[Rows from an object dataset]

— BEGIN —

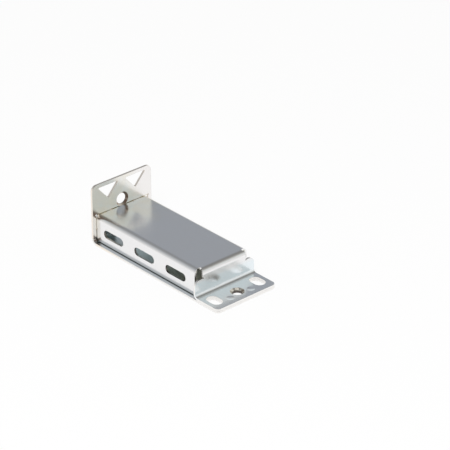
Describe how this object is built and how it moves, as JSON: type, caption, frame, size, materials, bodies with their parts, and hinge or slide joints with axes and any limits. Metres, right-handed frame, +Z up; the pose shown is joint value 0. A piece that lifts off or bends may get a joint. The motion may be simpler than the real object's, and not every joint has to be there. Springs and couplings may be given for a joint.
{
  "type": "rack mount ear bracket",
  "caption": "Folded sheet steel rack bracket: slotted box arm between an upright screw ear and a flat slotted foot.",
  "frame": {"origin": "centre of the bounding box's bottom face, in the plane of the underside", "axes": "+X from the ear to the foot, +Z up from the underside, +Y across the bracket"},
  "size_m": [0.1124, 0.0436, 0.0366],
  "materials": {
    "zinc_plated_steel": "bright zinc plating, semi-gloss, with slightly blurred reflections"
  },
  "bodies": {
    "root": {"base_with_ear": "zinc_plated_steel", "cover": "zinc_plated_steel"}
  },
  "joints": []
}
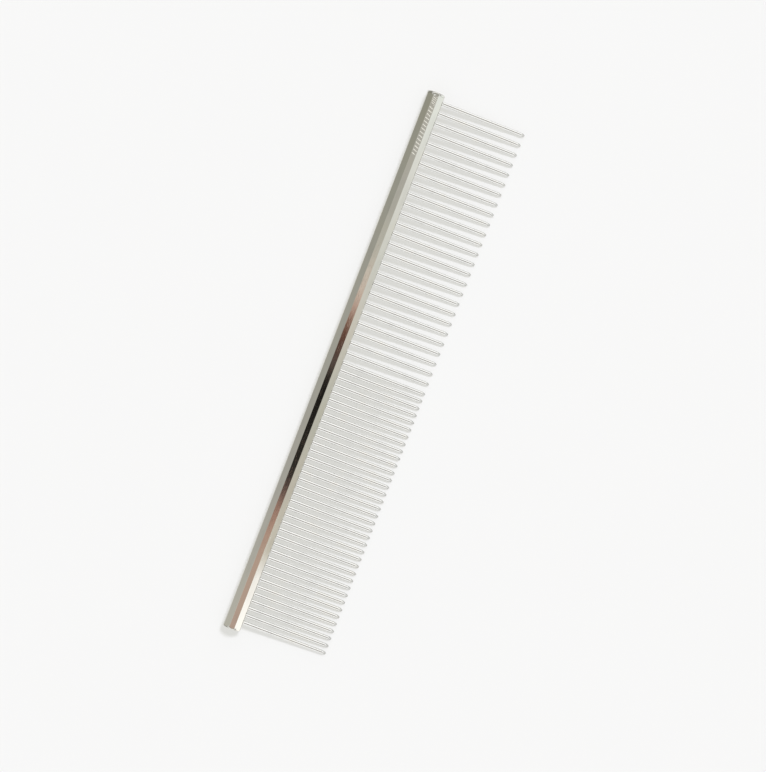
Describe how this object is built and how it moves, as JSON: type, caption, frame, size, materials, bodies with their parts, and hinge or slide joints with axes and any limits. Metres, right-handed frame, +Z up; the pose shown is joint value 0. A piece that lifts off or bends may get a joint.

— END —

Repeat the entries exactly, all of them.

_Answer to the task_
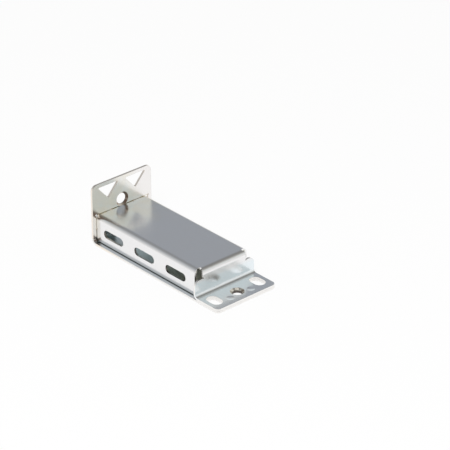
Describe how this object is built and how it moves, as JSON: type, caption, frame, size, materials, bodies with their parts, and hinge or slide joints with axes and any limits. Metres, right-handed frame, +Z up; the pose shown is joint value 0. A piece that lifts off or bends may get a joint. The motion may be simpler than the real object's, and not every joint has to be there. Springs and couplings may be given for a joint.
{
  "type": "rack mount ear bracket",
  "caption": "Folded sheet steel rack bracket: slotted box arm between an upright screw ear and a flat slotted foot.",
  "frame": {"origin": "centre of the bounding box's bottom face, in the plane of the underside", "axes": "+X from the ear to the foot, +Z up from the underside, +Y across the bracket"},
  "size_m": [0.1124, 0.0436, 0.0366],
  "materials": {
    "zinc_plated_steel": "bright zinc plating, semi-gloss, with slightly blurred reflections"
  },
  "bodies": {
    "root": {"base_with_ear": "zinc_plated_steel", "cover": "zinc_plated_steel"}
  },
  "joints": []
}
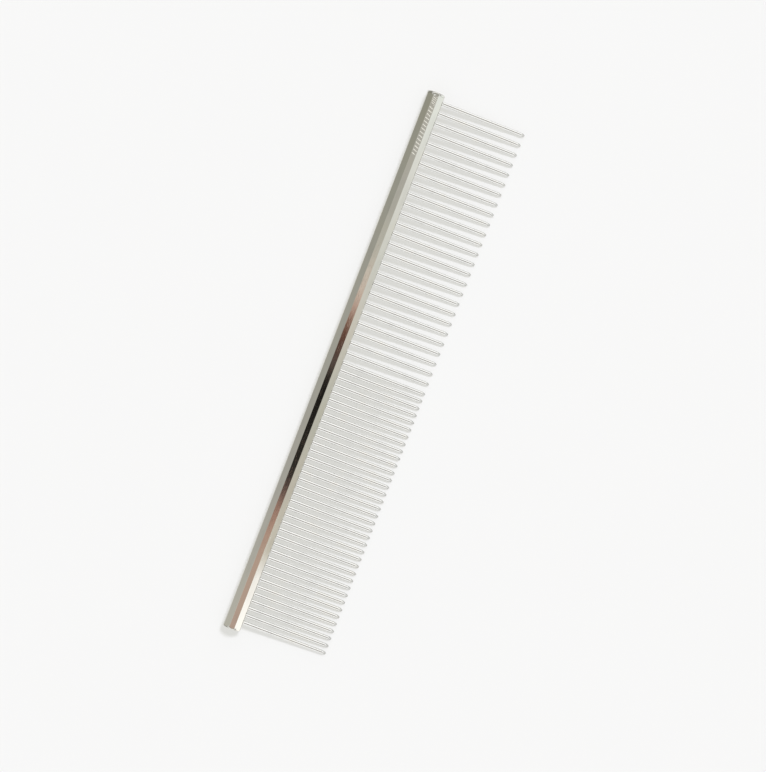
Describe how this object is built and how it moves, as JSON: type, caption, frame, size, materials, bodies with their parts, and hinge or slide joints with axes and any limits. Metres, right-handed frame, +Z up; the pose shown is joint value 0. A piece that lifts off or bends may get a joint.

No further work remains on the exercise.